Addendum:  I have to add (because I just came across it) that Scott said this about his own film and the sequel (apparently this was originally planned as two movies!):

Ridley Scott intends to stay on as director. “I enjoyed it so much, I really want to do the sequel to this. It’s interesting to do a sequel because this leaves the door so open to some huge questions. The real question to me is – the more mankind discovers in science the more clear and helpful everything becomes, yet we’re very bad at managing ourselves. And one of the biggest problems in the world is what we call religion, it causes more problems than anything in the goddamn universe. Think about what’s happening now, all based on the very simple idea that a Muslim can’t live alongside a Catholic, or a Catholic can’t live alongside a Protestant…”
 And it would be safe to say, based on what I've said above:  "Huh?  What movie did he watch?"  And not only that, but what planet is he living on?

On the other hand, as that link points out, Scott is 75 and working on two movies already (a sequel to "Blade Runner" and a Cormac McCarthy legal drama (two more reasons to go on living!  or not...), so directing the sequel may be postponed long enough to give us all a reason to believe there is a God.....

Further tedious addendum:

For no good reason I grabbed my copy of Greek Myths by Robert Graves off the shelf, and got the lowdown on the Prometheus and fire business.  It seems Prometheus tricked Zeus (it takes too long to explain) and Zeus' response was to deny fire to humanity.  "Let them eat their flesh raw!," Graves quotes (from various ancient sources).  So Prometheus brings us fire.  This story goes in two directions, interestingly.  One is toward Pandora, who is married to Epimetheus, Prometheus' brother.  She opens the box Prometheus had warned his brother to keep closed, and out come "all the Spites that might plague mankind; such as Old Age, Labour, Sickness, Insanity, Vice, and Passion."  But that direction, and the original possession of the box, stem from the other direction, from the reason Prometheus gives humanity fire in the first place.

Prometheus is the creator of humankind.

Final addendum because I'm walking away from this now!  NO!  I REALLY MEAN IT!

Whenever I feel like I've read way too much into a movie, I'm always comforted by finding someone else who's gone much further than I would.  Viz.  Jesus Christ as an Engineer?  Uh, wouldn't they notice he wasn't exactly human?  The Annunciation to Mary?  A birth on Christmas Day?
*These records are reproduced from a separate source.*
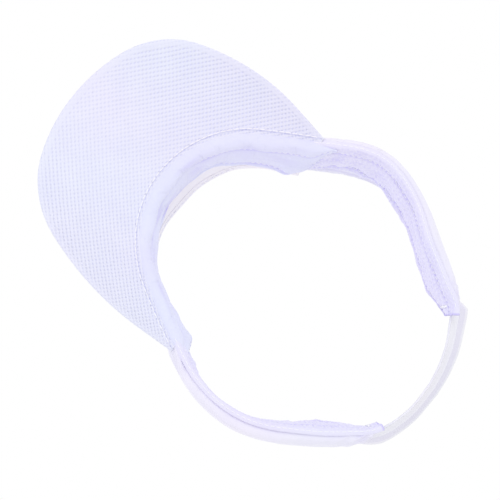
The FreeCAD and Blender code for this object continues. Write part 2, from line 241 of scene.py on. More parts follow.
def cloth_material(name, colour, shade, roughness=0.85, sheen=0.25, weave=None, bump=0.15, fibre=0.4):
    """A woven or knitted cloth: colour that varies a little, thread relief and soft sheen.

    weave is (thread pitch along, pitch across) in metres, read from the mesh's own cloth
    coordinates; shade is the colour that the shade painted into its hollows, seams and folds goes
    towards.
    """
    material, nodes, links, shader = new_material(name)
    shader.inputs["Roughness"].default_value = roughness
    shader.inputs["Sheen Weight"].default_value = sheen
    shader.inputs["Sheen Roughness"].default_value = 0.6
    shader.inputs["Specular IOR Level"].default_value = 0.2

    def node(kind, **values):
        made = nodes.new(kind)
        for key, value in values.items():
            setattr(made, key, value)
        return made

    def math_node(operation, first, second=None, clamp=False):
        made = node("ShaderNodeMath", operation=operation, use_clamp=clamp)
        for socket, value in zip(made.inputs, (first, second)):
            if value is None:
                continue
            if isinstance(value, (int, float)):
                socket.default_value = value
            else:
                links.new(value, socket)
        return made.outputs[0]

    lie = node("ShaderNodeAttribute", attribute_name="cloth")
    parts = node("ShaderNodeSeparateXYZ")
    links.new(lie.outputs["Vector"], parts.inputs[0])
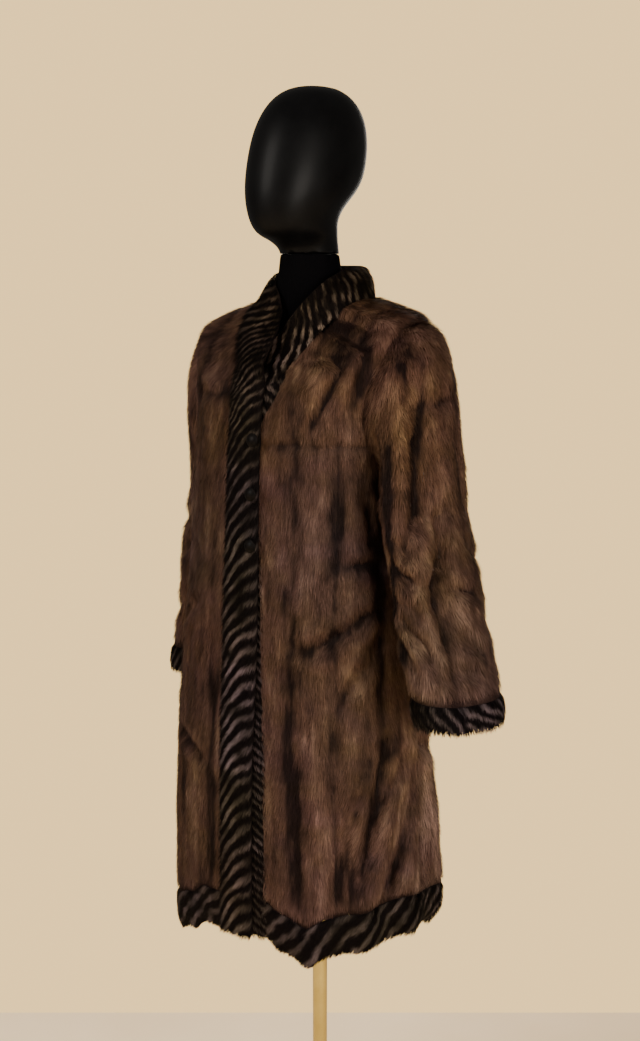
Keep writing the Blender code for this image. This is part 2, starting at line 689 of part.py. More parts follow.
# ---------------------------------------------------------------- buttons
def make_button(number, level, material):
    """A domed button with a rim, standing just clear of the right band."""
    angle = angle_of(BUTTON_X, level)
    normal = coat_normal(angle, level)
    lift = RIGHT_LIFT + 0.0015 + SEAM_GAP
    centre = coat_point(angle, level) + lift * normal
    side = unit(np.cross(normal, (0.0, 0.0, 1.0)))
    up = np.cross(side, normal)
    profile = ((0.80, 0.0), (1.0, 0.18), (1.0, 0.40), (0.84, 0.52), (0.62, 0.80), (0.30, 0.97))
    rings = []
    for radius, height in profile:
        ring = []
        for i in range(ROUND_SIDES // 2):
            a = 4 * math.pi * i / ROUND_SIDES
            flat = side * math.cos(a) + up * math.sin(a)
            ring.append(centre + flat * radius * BUTTON_RADIUS + normal * height * BUTTON_HEIGHT)
        rings.append(ring)
    top = centre + normal * BUTTON_HEIGHT
    add_lofted(f"button_{number}", np.array(rings), material, top, 35)


# ---------------------------------------------------------------- the form and its stand
def sloping_oval(size, sides):
    """A ring of the head, facing -Y, that slopes from its front to its back."""
    ring = []
    length = size["forward"] + size["back"]
    for i in range(sides):
        a = 2 * math.pi * i / sides
        back = (1 - math.cos(a)) / 2
        z = size["z_front"] + (size["z_back"] - size["z_front"]) * back
        ring.append((size["half_width"] * math.sin(a), length * back - size["forward"], z))
    return ring


def make_torso(material):
    rings = []
    for row in TORSO:
        size = named(TORSO_COLUMNS, row)
        ring = []
        for i in range(ROUND_SIDES):
            a = 2 * math.pi * i / ROUND_SIDES
            depth = size["front"] if math.cos(a) > 0 else size["back"]
            ring.append((size["half_width"] * math.sin(a), size["y_mid"] - depth * math.cos(a), size["z"]))
        rings.append(ring)
    add_lofted("form_torso", np.array(rings), material)


def make_head(material):
    turn = math.radians(HEAD_TURN_DEG)
    rings = []
    for row in HEAD:
        size = named(HEAD_COLUMNS, row)
        rings.append([turned(p, turn) for p in sloping_oval(size, ROUND_SIDES)])
    add_lofted("form_head", np.array(rings), material, turned((0.0, 0.0, CROWN_Z), turn), 60)


def turned(point, turn):
    """A point of the head, turned to the wearer's right about the neck's axis."""
    x, y, z = point
    c, s = math.cos(turn), math.sin(turn)
    return (x * c + y * s, NECK_AXIS_Y - x * s + y * c, z)


def make_stand(material):
    """A round plate, the socket that stands on it, and the pole between socket and torso."""
    top = TORSO[0][0] - SEAM_GAP
    socket_from = BASE_HEIGHT + SEAM_GAP
    socket_top = BASE_HEIGHT + SOCKET_HEIGHT
    turned_disc("stand_base", BASE_RADIUS, 0.0, BASE_HEIGHT, material)
    turned_disc("stand_socket", SOCKET_RADIUS, socket_from, socket_top, material)
    pole = [circle(POLE_RADIUS, z) for z in (socket_top + SEAM_GAP, top)]
    add_lofted("stand_pole", np.array(pole), material)


def turned_disc(name, radius, bottom, top, material, edge=0.004):
    """A short round body with bevelled edges."""
    profile = (
        (radius - edge, bottom), (radius, bottom + edge), (radius, top - edge), (radius - edge, top),
    )
    add_lofted(name, np.array([circle(r, z) for r, z in profile]), material, sharp_deg=30)


def circle(radius, z):
    return [
        (radius * math.sin(turn), -radius * math.cos(turn), z)
        for turn in np.linspace(0.0, 2 * math.pi, ROUND_SIDES, endpoint=False)
    ]


# ---------------------------------------------------------------- putting it together
for old in list(bpy.data.objects):
    bpy.data.objects.remove(old, do_unlink=True)

mink = make_material("mink", (0.110, 0.055, 0.030), 0.55)
striped_fur = make_material("striped_fur", (0.030, 0.022, 0.018), 0.60)
button_horn = make_material("button_horn", (0.012, 0.010, 0.010), 0.30)
black_gloss = make_material("black_gloss", (0.008, 0.008, 0.009), 0.22)
black_cloth = make_material("black_cloth", (0.012, 0.012, 0.013), 0.80)
brass = make_material("brass", (0.560, 0.420, 0.190), 0.32, 1.0)

TOP_ROW = len(ROWS) - 1
for side in ("left", "right"):
    front = [("front_" + side, HEM_ROWS, TOP_ROW)]
    panel, panel_normals = make_panel(side, front, mink, striped_fur)
    make_strip(side, panel, panel_normals, striped_fur)
back = [("coat_back", HEM_ROWS, YOKE_ROW), ("back_yoke", YOKE_ROW, TOP_ROW)]
make_panel("back", back, mink, striped_fur)
make_sleeve("left", SLEEVE_LEFT, SLEEVE_FOLDS_LEFT, mink, striped_fur)
make_sleeve("right", SLEEVE_RIGHT, SLEEVE_FOLDS_RIGHT, mink, striped_fur)
for number, level in enumerate(BUTTON_LEVELS, start=1):
    make_button(number, level, button_horn)
make_torso(black_cloth)
make_head(black_gloss)
make_stand(brass)
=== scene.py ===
"""The looks of a striped-trim mink coat on its limbless dress form.

Metres, +Z up; the coat faces -Y and the wearer's left is +X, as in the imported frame.
"""

import math

import bpy
import numpy as np
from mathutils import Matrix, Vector


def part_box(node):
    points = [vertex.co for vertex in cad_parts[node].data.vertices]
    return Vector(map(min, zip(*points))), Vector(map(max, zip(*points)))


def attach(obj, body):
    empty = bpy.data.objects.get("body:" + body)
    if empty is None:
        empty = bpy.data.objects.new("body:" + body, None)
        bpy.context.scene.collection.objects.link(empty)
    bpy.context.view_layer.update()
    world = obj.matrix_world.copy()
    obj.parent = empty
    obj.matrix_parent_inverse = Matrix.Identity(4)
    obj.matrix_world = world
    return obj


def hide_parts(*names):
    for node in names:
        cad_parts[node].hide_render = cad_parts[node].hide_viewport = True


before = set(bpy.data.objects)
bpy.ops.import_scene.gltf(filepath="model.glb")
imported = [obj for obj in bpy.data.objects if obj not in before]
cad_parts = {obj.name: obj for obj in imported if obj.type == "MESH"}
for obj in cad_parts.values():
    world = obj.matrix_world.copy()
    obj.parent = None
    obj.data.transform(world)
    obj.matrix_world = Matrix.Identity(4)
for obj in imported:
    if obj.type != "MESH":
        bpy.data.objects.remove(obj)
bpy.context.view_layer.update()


# ---------------------------------------------------------------- stand
# A round plate with a socket and a straight pole, all of turned and lacquered brass.
# The pole drops into the socket and carries the torso on its top.
class Value:
    """A number or colour on its way through a material, which sums can be written with."""

    def __init__(self, finish, socket):
        self.finish, self.socket = finish, socket

    def _with(self, other, operation):
        return self.finish.node("ShaderNodeMath", {"operation": operation}, {0: self, 1: other})

    def __add__(self, other):
        return self._with(other, "ADD")

    def __mul__(self, other):
        return self._with(other, "MULTIPLY")

    __radd__ = __add__
    __rmul__ = __mul__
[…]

Well, okay, I have to give you the last one.

But Dr. Who?  Really?  Because of an old TV episode and one of the Doctors and one of the companions?  That's an even bigger stretch than connecting it all to H.P. Lovecraft. And all that abdomen opening adds up to what, exactly? I mean, did you see the first movie 33 years ago? It's kinda part of the territory.**

Absolutely no mention of Kubrick, though.  Nor of Jiffy Lube.

Which I think are pretty serious omissions.

*If you really want to see it, or see it again, don't say I don't cater to ya.

**The idea of the king ruling and then dying is pretty interesting, though it's got bugger all to do with Christianity.